____ Data
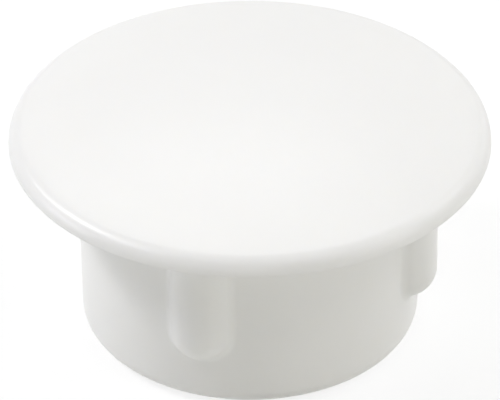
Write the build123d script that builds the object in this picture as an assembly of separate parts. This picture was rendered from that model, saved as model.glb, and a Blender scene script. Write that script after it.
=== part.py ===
from build123d import *
import os
from math import radians, sqrt, tan

# Cover cap for a screw hole in a panel: a low domed head on a short hollow stem with
# four crush ribs, moulded in one piece of white plastic.
# Millimetres, +Z up. The origin is on the axis, in the plane of the head's underside,
# which lies on the panel. The stem points down into the hole.

# The drilled hole, and how the stem sits in it
hole_diameter = 10.0
stem_clearance = 0.33
rib_crush = 0.25

# Head
head_diameter = 13.0
head_height = 0.93
head_thickness = 1.10
rim_land = 0.03
rim_round = 0.46

# Stem
stem_length = 5.60
stem_draft = 1.0
stem_wall = 1.0
stem_end_round = 0.54

# Hollow inside the stem
hollow_draft = 0.7
ceiling_round = 0.40
mouth_round = 0.12

# Crush ribs: round across, with a ball-shaped lower end
rib_count = 4
rib_radius = 0.85
rib_length = 4.09
rib_foot_round = 0.12

# Sizes that follow from the values above
head_radius = head_diameter / 2
stem_radius = hole_diameter / 2 - stem_clearance
stem_end_radius = stem_radius - stem_length * tan(radians(stem_draft))
rib_reach = hole_diameter / 2 + rib_crush
ceiling_height = head_height - head_thickness
mouth_radius = stem_end_radius - stem_wall
ceiling_radius = mouth_radius - (ceiling_height + stem_length) * tan(radians(hollow_draft))


def dome_height_at_rim():
    """Height of the dome's arc above the head's edge, before the rim is rounded.

    The arc's centre is on the axis, and the arc touches the rim's rounding, which
    starts at the top of the upright land.
    """
    rim_centre_radius = head_radius - rim_round
    rise = head_height - rim_land
    dome_radius = (rim_centre_radius**2 + rise**2 - rim_round**2) / (2 * (rise - rim_round))
    return head_height - dome_radius + sqrt(dome_radius**2 - head_radius**2)


def turned(outline, corner, radius):
    """A solid turned from a half section, drawn as (radius, height), with one corner rounded."""
    section = make_face(outline)
    vertex = section.vertices().sort_by_distance(Vector(*corner))[0]
    return revolve(Plane.XZ * fillet(vertex, radius), Axis.Z)


def head():
    """The domed head, with a flat underside and a rounded upper edge."""
    underside_centre = (0, 0)
    apex = (0, head_height)
    rim_top = (head_radius, dome_height_at_rim())
    rim_bottom = (head_radius, 0)
    dome = TangentArc(apex, rim_top, tangent=(1, 0))
    sides = Polyline(rim_top, rim_bottom, underside_centre, apex)
    return turned(dome + sides, rim_top, rim_round)


def solid_stem():
    """The stem before it is hollowed, with its draft and its rounded lower end."""
    top_centre = (0, 0)
    neck = (stem_radius, 0)
    end_edge = (stem_end_radius, -stem_length)
    end_centre = (0, -stem_length)
    sides = Polyline(top_centre, neck, end_edge, end_centre, top_centre)
    return turned(sides, end_edge, stem_end_round)


def crush_rib():
    """The rib on the +X side: an upright post, half sunk in the stem, with a ball-shaped end."""
    ball_depth = rib_length - rib_radius
    post = Cylinder(rib_radius, ball_depth, align=(Align.CENTER, Align.CENTER, Align.MAX))
    ball = Pos(0, 0, -ball_depth) * Sphere(rib_radius)
    return Pos(rib_reach - rib_radius, 0, 0) * (post + ball)


def ribbed_stem():
    """The stem with its ribs evenly spaced round it and small rounds along their feet."""
    stem = solid_stem() + PolarLocations(0, rib_count) * crush_rib()
    rib_feet = stem.edges().filter_by(GeomType.BSPLINE)
    return fillet(rib_feet, rib_foot_round)


def hollow():
    """The space inside the stem: a little wider at its mouth, with a rounded ceiling corner."""
    ceiling_centre = (0, ceiling_height)
    ceiling_corner = (ceiling_radius, ceiling_height)
    mouth_edge = (mouth_radius, -stem_length)
    mouth_centre = (0, -stem_length)
    sides = Polyline(ceiling_centre, ceiling_corner, mouth_edge, mouth_centre, ceiling_centre)
    return turned(sides, ceiling_corner, ceiling_round)


def cover_cap():
    """The whole cap, with the edge of the stem's mouth rounded last."""
    cap = head() + ribbed_stem() - hollow()
    mouth_edge = cap.edges().group_by(Axis.Z)[0].sort_by(SortBy.LENGTH)[0]
    return fillet(mouth_edge, mouth_round)


os.makedirs("parts", exist_ok=True)
export_step(cover_cap(), "parts/cover_cap.step")
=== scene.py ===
from math import atan2, cos, pi, radians, sin, tan

import bpy
import numpy as np
from mathutils import Euler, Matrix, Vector


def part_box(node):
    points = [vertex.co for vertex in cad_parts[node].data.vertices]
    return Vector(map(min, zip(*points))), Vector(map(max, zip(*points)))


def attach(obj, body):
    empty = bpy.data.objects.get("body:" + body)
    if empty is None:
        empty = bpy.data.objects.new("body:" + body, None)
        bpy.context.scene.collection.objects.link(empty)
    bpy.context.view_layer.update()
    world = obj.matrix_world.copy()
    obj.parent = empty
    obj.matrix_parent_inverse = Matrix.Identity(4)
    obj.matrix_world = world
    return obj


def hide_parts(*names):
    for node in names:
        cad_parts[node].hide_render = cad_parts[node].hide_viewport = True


# A screw cover cap: one moulding of white plastic, standing on the end of its stem.
# Metres, +Z up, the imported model's own frame: the origin is on the cap's axis, in the
# plane of the head's underside.

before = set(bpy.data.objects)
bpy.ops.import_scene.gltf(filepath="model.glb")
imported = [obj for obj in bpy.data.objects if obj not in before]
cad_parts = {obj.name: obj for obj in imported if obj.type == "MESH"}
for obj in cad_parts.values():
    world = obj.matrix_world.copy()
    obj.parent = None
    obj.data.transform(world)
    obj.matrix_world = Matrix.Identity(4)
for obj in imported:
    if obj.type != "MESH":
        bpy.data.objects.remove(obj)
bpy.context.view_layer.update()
cap_low, cap_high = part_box("cover_cap")

# Head. Its radius and height come from the frame.
HEAD_RADIUS = cap_high.x
HEAD_HEIGHT = cap_high.z
HEAD_THICKNESS = 1.10e-3
RIM_LAND = 0.03e-3
RIM_ROUND = 0.46e-3

# Stem. Its length comes from the frame.
STEM_LENGTH = -cap_low.z
STEM_RADIUS = 4.67e-3
STEM_DRAFT = radians(1.0)
STEM_WALL = 1.0e-3
STEM_END_ROUND = 0.54e-3
NECK_ROUND = 0.06e-3

# Hollow inside the stem. The gate left a shallow dish in its ceiling, with a low nub.
HOLLOW_DRAFT = radians(0.7)
CEILING_HEIGHT = HEAD_HEIGHT - HEAD_THICKNESS
CEILING_ROUND = 0.40e-3
MOUTH_ROUND = 0.12e-3
GATE_RADIUS = 0.50e-3
GATE_DEPTH = 0.06e-3
NUB_RADIUS = 0.20e-3
NUB_HEIGHT = 0.072e-3

# Crush ribs: round across, with a ball-shaped lower end
RIB_COUNT = 4
RIB_RADIUS = 0.85e-3
RIB_REACH = 5.25e-3
RIB_LENGTH = 4.09e-3
RIB_FOOT_BLEND = 0.16e-3

# White plastic. Its shade, gloss and surface change a little in soft patches of these
# sizes, and a share of the light goes a short way into it, red the furthest.
SHADES = ((0.903, 0.902, 0.881, 1), (0.923, 0.922, 0.903, 1))
SHADE_PATCH = 3.0e-3
ROUGHNESS = (0.27, 0.37)
GLOSS_PATCH = 0.9e-3
REFRACTION = 1.51
INNER_LIGHT_SHARE = 0.35
INNER_LIGHT_DEPTH = 0.5e-3
INNER_LIGHT_REACH = (1.0, 0.97, 0.90)
BUMP_STRENGTH = 0.5
FLOW_PATCH = 1.2e-3
FLOW_DEPTH = 2.0e-6
GRAIN_PATCH = 0.09e-3
GRAIN_DEPTH = 0.4e-6

# Camera, at the photograph's angle: a long lens that looks down from -Y, turned towards +X
LENS_MM = 447.0
SENSOR_MM = 36.0
CAMERA_DISTANCE = 167.1e-3
CAMERA_AZIMUTH = radians(16.9)
CAMERA_ELEVATION = radians(33.79)
CAMERA_ROLL = radians(-0.126)
CAMERA_AIM = Vector((0, 0, -1.98e-3))
CLIP_START = 0.01
CLIP_END = 10.0

# Softboxes, all at the same distance: name, azimuth and elevation in degrees, width and
# height, power in watts, tint
LAMP_DISTANCE = 0.30
NEUTRAL = (1.0, 1.0, 1.0)
COOL = (0.925, 0.92, 1.0)
WARM = (1.0, 0.965, 0.91)
SOFTBOXES = (
    ("left_key", -78, 46, 0.06, 0.05, 0.271, NEUTRAL),
    ("left_back", -62, 34, 0.06, 0.06, 0.082, NEUTRAL),
    ("left_high", -106, 50, 0.07, 0.07, 0.122, COOL),
    ("left_low", -90, 12, 0.12, 0.12, 0.166, COOL),
    ("right_wall", 95, 35, 0.35, 0.25, 0.257, NEUTRAL),
    ("right_key", 100, 44, 0.12, 0.10, 0.049, NEUTRAL),
    ("right_back", 58, 40, 0.08, 0.08, 0.085, NEUTRAL),
    ("right_high", 135, 62, 0.14, 0.12, 0.084, NEUTRAL),
    ("right_low", 120, 14, 0.16, 0.12, 0.121, WARM),
    ("front_low", 180, 12, 0.12, 0.12, 0.091, WARM),
    ("front_left_low", -140, 12, 0.12, 0.12, 0.039, NEUTRAL),
    ("back_high", 0, 62, 0.30, 0.10, 0.096, NEUTRAL),
    ("back_strip", -3, 44, 0.10, 0.05, 0.064, NEUTRAL),
    ("back_low", 0, 30, 0.20, 0.10, 0.039, WARM),
    ("horizon", 45, 10, 0.20, 0.10, 0.070, COOL),
)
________
Reproduce word for word the material above, beginning with the line that contains "return fillet(mouth_edge, mouth_round)" and ending with the line that contains "imported = [obj".

    return fillet(mouth_edge, mouth_round)


os.makedirs("parts", exist_ok=True)
export_step(cover_cap(), "parts/cover_cap.step")
=== scene.py ===
from math import atan2, cos, pi, radians, sin, tan

import bpy
import numpy as np
from mathutils import Euler, Matrix, Vector


def part_box(node):
    points = [vertex.co for vertex in cad_parts[node].data.vertices]
    return Vector(map(min, zip(*points))), Vector(map(max, zip(*points)))


def attach(obj, body):
    empty = bpy.data.objects.get("body:" + body)
    if empty is None:
        empty = bpy.data.objects.new("body:" + body, None)
        bpy.context.scene.collection.objects.link(empty)
    bpy.context.view_layer.update()
    world = obj.matrix_world.copy()
    obj.parent = empty
    obj.matrix_parent_inverse = Matrix.Identity(4)
    obj.matrix_world = world
    return obj


def hide_parts(*names):
    for node in names:
        cad_parts[node].hide_render = cad_parts[node].hide_viewport = True


# A screw cover cap: one moulding of white plastic, standing on the end of its stem.
# Metres, +Z up, the imported model's own frame: the origin is on the cap's axis, in the
# plane of the head's underside.

before = set(bpy.data.objects)
bpy.ops.import_scene.gltf(filepath="model.glb")
imported = [obj for obj in bpy.data.objects if obj not in before]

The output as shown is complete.